Crollo di rampa Nunziante, la difesa di Manzo: «Nessuna prova di condotte omissive e commissive»

di Roberta Miele

«Dall’istruttoria dibattimentale è emersa la totale estraneità di Aniello Manzo ai fatti». Accusato di avere assunto le funzioni tipiche del direttore dei lavori, sulla testa dell’architetto di interni Aniello Manzo, imputato nel processo per il crollo della palazzina di rampa Nunziante a Torre Annunziata che il 7 luglio 2017 seppellì otto persone, pende una richiesta di condanna a tredici anni di reclusione da parte della procura oplontina. Accuse respinte dalla difesa di Manzo, rappresentata dall’avvocato Francesco Schettino, secondo cui «non c’è alcun riscontro probatorio né per una condotta omissiva né commissiva». Per una questione «nodale»: il momento in cui sono comparsi i segni premonitori del crollo.

«Difronte alla consulenza del professore Augenti i tre tecnici che la sera prima del crollo erano nell’appartamento in cui questo si sarebbe ingenerato (Bonzani, Cuccurullo e Manzo) diventano tre somarelli, tre imbecilli, tre folli, perché nessuno si accorge della presenza di segni premonitori», spiega il legale nell’udienza del 28 aprile 2021. «Non c’era niente da vedere. Giacomo Cuccurullo era considerato uno dei maggiori esperti regionali in materia di edilizia pubblica e privata. Non si può sminuire a tutti i costi la capacità personale di un soggetto che ha lavorato come funzionario per la pubblica amministrazione per la sua bravura. E se non se n’è accorto lui, perché avrebbe dovuto accorgersene Aniello Manzo che non aveva tutte quelle competenze specifiche?». Né tantomeno aveva rimosso il tramezzo che contribuiva a reggere la struttura. «Solo chi provvede alla sua rimozione – spiega – può verificare dal rumore della rottura se il tramezzo collabora alla tenuta dell’immobile».
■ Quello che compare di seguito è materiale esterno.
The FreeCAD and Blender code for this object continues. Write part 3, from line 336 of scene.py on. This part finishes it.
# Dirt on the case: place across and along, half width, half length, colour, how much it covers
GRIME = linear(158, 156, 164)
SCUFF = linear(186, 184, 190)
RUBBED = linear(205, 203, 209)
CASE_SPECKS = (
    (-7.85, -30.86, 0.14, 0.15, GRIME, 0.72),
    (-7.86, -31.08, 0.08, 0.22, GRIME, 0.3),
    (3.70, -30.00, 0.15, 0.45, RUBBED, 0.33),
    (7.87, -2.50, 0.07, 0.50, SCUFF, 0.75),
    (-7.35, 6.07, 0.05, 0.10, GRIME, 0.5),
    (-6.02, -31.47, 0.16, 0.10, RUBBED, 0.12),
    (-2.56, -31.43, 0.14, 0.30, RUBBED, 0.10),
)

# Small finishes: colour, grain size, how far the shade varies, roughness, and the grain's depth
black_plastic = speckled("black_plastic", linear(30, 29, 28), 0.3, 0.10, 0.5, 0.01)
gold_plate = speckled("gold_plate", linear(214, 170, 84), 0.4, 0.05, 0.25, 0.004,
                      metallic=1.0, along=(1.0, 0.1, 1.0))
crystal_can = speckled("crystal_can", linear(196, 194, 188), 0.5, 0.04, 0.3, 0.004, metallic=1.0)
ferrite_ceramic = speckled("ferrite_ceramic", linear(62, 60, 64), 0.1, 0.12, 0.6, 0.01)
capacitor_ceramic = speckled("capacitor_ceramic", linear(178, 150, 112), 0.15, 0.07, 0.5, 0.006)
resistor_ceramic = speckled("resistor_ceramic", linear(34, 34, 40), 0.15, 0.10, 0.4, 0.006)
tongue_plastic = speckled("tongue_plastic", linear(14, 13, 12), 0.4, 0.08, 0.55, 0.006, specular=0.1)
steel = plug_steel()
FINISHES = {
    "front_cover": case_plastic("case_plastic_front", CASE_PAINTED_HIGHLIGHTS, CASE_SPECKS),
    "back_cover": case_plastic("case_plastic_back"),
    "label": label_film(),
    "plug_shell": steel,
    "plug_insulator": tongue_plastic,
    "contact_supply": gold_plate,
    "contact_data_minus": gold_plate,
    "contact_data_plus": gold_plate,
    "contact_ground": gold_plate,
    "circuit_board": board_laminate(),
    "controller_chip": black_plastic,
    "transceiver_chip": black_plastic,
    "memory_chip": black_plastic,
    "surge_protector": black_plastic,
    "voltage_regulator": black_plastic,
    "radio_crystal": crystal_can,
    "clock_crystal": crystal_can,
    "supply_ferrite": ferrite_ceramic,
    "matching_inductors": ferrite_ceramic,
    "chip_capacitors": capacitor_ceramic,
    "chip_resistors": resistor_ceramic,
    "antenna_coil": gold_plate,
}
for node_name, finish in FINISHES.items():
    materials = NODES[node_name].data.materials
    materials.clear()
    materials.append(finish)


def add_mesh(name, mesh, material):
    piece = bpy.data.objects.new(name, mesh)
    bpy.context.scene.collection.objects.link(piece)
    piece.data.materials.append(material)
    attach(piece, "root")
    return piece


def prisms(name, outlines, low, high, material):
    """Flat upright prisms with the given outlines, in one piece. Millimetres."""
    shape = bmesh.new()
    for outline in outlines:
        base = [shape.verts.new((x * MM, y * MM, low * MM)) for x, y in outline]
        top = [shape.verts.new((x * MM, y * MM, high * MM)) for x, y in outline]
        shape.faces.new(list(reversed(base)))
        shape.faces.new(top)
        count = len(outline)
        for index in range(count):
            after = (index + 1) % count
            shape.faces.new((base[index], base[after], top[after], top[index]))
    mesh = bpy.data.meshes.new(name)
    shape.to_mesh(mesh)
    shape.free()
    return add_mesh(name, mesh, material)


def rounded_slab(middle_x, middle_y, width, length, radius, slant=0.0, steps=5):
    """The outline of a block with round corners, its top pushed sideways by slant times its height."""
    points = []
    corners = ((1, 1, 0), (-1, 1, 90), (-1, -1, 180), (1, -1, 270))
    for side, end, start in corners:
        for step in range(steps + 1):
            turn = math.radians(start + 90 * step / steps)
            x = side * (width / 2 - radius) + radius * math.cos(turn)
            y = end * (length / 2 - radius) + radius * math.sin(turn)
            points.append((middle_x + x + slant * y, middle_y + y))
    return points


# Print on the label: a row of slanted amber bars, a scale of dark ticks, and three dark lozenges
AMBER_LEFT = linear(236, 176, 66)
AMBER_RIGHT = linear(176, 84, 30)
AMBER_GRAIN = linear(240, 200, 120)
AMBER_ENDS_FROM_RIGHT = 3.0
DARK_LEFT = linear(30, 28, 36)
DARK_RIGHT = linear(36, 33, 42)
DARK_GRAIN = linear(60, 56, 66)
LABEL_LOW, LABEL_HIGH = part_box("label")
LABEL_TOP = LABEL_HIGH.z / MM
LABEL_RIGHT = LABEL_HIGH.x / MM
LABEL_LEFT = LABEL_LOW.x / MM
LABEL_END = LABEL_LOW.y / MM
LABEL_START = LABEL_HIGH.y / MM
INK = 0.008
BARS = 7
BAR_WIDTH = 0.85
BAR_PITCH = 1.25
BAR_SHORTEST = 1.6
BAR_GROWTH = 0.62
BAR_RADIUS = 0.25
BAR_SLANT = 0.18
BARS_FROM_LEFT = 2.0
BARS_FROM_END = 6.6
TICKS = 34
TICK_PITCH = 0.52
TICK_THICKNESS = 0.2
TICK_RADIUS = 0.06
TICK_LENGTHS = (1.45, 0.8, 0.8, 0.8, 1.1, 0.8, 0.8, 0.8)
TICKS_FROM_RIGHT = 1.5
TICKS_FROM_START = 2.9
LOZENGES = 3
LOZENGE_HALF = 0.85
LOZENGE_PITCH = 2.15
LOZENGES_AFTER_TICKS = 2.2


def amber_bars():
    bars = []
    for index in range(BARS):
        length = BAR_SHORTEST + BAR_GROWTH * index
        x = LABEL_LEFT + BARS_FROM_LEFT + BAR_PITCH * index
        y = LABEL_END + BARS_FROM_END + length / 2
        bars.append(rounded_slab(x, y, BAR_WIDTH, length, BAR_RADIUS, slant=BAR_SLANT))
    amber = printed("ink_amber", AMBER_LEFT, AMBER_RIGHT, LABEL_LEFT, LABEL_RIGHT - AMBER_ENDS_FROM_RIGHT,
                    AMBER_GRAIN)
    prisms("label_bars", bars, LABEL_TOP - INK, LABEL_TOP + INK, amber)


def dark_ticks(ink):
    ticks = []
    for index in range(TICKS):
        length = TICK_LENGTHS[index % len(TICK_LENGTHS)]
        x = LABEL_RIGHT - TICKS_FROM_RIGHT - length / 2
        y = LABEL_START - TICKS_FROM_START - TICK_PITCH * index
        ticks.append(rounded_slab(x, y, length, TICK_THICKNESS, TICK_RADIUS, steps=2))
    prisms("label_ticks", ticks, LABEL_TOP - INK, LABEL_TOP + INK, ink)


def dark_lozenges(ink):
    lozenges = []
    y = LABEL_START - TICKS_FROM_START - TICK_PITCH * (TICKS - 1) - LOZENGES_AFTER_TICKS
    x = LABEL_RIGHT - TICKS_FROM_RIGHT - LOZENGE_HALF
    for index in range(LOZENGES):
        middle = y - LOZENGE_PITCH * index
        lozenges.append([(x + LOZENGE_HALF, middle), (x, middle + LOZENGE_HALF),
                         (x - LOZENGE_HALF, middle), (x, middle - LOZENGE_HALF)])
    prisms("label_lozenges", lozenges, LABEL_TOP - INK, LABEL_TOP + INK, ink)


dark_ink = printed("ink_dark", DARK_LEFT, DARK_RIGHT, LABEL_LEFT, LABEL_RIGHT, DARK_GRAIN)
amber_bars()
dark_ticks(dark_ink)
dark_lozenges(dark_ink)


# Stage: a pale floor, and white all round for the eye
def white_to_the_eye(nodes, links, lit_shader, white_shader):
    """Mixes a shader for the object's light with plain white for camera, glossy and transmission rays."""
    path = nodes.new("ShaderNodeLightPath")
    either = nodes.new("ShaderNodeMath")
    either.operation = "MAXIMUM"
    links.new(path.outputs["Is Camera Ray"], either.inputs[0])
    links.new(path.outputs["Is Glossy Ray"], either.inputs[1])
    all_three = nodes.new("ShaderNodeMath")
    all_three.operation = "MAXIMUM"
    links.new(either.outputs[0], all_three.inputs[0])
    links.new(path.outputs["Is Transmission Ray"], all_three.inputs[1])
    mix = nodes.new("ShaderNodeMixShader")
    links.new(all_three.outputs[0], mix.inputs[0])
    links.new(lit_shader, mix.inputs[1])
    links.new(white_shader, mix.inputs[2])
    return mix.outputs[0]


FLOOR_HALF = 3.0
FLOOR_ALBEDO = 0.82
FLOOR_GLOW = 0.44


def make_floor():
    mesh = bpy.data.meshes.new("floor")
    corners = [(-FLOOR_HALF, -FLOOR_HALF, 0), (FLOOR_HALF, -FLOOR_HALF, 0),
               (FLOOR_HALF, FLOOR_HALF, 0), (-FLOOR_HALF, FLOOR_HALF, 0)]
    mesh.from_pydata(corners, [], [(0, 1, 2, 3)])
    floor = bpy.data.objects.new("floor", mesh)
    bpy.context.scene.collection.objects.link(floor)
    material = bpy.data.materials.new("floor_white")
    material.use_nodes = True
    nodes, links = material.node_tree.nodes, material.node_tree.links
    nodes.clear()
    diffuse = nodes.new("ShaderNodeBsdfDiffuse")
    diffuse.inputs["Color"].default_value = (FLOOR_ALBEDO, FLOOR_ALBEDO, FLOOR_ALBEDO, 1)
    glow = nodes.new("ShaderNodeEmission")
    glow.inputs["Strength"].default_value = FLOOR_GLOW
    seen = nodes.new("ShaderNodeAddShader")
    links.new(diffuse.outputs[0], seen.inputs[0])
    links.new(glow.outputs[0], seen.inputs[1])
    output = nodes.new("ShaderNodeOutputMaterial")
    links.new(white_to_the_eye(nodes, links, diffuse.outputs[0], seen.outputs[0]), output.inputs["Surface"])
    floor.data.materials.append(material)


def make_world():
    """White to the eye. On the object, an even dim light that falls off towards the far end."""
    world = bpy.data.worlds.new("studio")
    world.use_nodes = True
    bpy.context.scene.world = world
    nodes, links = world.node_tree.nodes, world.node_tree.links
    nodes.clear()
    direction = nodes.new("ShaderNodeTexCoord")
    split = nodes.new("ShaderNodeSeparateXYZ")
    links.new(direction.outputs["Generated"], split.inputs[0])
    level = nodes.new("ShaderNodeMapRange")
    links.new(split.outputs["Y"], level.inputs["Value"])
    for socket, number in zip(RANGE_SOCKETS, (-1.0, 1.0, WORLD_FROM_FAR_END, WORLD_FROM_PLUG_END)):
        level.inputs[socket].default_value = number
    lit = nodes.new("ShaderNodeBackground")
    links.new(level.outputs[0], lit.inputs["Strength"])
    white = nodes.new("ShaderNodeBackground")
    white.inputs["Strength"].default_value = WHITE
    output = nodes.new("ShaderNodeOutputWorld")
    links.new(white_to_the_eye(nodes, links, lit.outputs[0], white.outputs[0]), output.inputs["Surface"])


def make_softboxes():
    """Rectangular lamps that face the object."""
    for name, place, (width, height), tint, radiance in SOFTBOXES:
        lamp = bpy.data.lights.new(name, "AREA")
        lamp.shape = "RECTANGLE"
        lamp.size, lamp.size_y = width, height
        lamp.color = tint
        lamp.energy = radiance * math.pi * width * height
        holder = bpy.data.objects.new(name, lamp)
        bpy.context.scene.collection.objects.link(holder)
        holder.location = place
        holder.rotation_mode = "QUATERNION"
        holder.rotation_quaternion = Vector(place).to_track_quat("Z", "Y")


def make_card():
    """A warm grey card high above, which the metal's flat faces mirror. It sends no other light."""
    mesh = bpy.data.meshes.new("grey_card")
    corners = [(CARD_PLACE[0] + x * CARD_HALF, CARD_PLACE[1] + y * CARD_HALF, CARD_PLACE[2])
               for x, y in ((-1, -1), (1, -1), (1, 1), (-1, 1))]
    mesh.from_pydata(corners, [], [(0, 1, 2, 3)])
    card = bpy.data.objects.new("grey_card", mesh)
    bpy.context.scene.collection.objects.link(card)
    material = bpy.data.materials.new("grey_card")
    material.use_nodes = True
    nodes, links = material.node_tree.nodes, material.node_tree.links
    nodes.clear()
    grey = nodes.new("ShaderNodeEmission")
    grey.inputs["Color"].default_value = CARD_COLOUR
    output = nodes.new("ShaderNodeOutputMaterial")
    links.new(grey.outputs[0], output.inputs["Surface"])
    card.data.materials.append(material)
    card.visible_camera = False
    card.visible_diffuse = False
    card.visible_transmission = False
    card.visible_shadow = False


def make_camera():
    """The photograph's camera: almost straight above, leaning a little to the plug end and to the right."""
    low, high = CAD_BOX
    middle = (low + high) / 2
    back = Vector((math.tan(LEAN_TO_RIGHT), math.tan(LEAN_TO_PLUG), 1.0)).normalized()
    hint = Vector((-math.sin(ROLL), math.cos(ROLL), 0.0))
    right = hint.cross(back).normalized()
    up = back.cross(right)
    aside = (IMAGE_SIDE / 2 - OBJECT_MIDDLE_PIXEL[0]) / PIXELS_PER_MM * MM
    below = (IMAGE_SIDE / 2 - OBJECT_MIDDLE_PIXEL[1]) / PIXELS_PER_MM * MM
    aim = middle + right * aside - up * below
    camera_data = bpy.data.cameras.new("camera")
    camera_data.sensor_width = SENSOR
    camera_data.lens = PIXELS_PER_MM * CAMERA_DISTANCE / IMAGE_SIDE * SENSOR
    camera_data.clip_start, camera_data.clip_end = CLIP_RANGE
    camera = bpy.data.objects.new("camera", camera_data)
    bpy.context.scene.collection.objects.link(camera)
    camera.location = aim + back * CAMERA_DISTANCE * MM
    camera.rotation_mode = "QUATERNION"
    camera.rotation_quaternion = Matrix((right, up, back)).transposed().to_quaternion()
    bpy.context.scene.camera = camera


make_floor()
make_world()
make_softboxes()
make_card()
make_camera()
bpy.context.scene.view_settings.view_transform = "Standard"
La difesa di Manzo ne ha anche per i testi escussi a dibattimento: «Materiale ondivago, opinabile». A partire da una inquilina del palazzo che ha dichiarato di avere visto Aniello Manzo parlare con gli operai il giorno prima del crollo. «Poi però vediamo dove è allocata con l’appartamento e ci rendiamo conto che non ha affacci sulla ferrovia, quindi non poteva vederlo», commenta l’avvocato. Quel giorno sul posto, stando alle dichiarazioni di un operaio, c’era un ingegnere alto con i ricci che parlava con Massimiliano Bonzani, architetto e coimputato per gli stessi fatti. Quanto ai rapporti di lavoro Manzo e Bonzani, il legale precisa che si erano interrotti da tempo.

Ma l’attacco più duro è riservato a Mario Menichini, teste che ha raccontato di un presunto incontro tra Manzo e l’avvocato Massimo Lafranco: «Mente e anche in maniera ignobile, si è voluto vendicare per chissà quale astio in una vicenda tragica».
Circa il file riguardante la palazzina scomparso dal computer di Manzo la difesa sostiene che si tratti di un equivoco: «Aniello Manzo è stato quel giorno a scavare. La cartella vuota risulta cancellata in un orario incompatibile con la sua presenza sul luogo. Chi l’ha fatto se ne assuma le responsabilità».